En revanche, les marges dégagées, dans un contexte aussi classique, sont assez faibles et du coup la tentation est grande d’accroître les profits en prenant des risques. Il existe là deux écoles :
- il y a la première, qui relève du métier de banquier lui-même, qui consiste à investir en bourse des liquidités sur des valeurs, notamment industrielles, qui par leur rentabilité dégageront un double bénéfice : celui du dividende versé aux actionnaires et la potentielle plus-value dégagée lors de la revente desdites valeurs, les actions cotées sur les marchés,
- et il y a parallèlement cet appât du gain, malsain, qui consiste pour des traders surpayés à « faire des paris » sur les valeurs futures - un investissement donc virtuel -de quelque chose qui n ‘est pas davantage tangible comme un indice ou un taux à terme ; ce n’est plus là de la banque ni de la finance, c’est purement et simplement un jeu de casino où les croupiers, les joueurs et la caisse sont tous de mèche, un jeu qui ressemble à un puits sans fond où ceux qui jouent ont le rôle très agréable d’être généreux avec l’argent des autres !

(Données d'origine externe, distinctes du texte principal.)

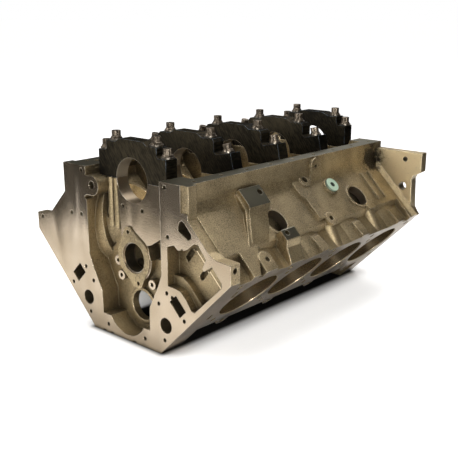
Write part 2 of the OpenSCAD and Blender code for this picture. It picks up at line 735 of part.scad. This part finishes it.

Et puis il y a l’information, distillée ici ou là, savamment orchestrée tant sont nombreux ceux qui profitent d’un système qui n’a d’autre solution que d’être en totalité remis à plat, une information volontairement tronquée , erronée, travestie, pour dissimuler d’autres abysses qu’il serait dangereux de laisser poindre dans un horizon déjà sombre. Le meilleur exemple est celui dit des « subprimes » car face aux américains – et les autres – surendettés pour l’acquisition de leur bien immobilier, ce dernier, pour autant, n’a pas perdu la totalité de sa valeur, loin s’en faut !
Mais la saisie des biens du petit épargnant est tellement plus simple à mettre en œuvre que de couper les têtes, toutes les têtes, de ceux qui ont conduit à cette situation catastrophique et même surréaliste, une situation qui fera que demain, sans doute, plus jamais les argentiers ne feront autre chose que leur métier et feront ainsi disparaître les tapis verts de leurs univers devenu pestilentiel. C’est assurément là la clé du plan de sauvetage qui coûtera à tous les contribuables des pays développés mais un plan qui, simultanément, doit aussi sans état d’âme mettre un terme immédiat à certaines pratiques et à certains mandats. Sans pénalités. Sans parachute doré.
Le glas a sonné pour ces brebis égarées qui se sont gavées de profits formidables au cours des dernières années. La fête est finie. Les brebis, elles aussi, doivent payer.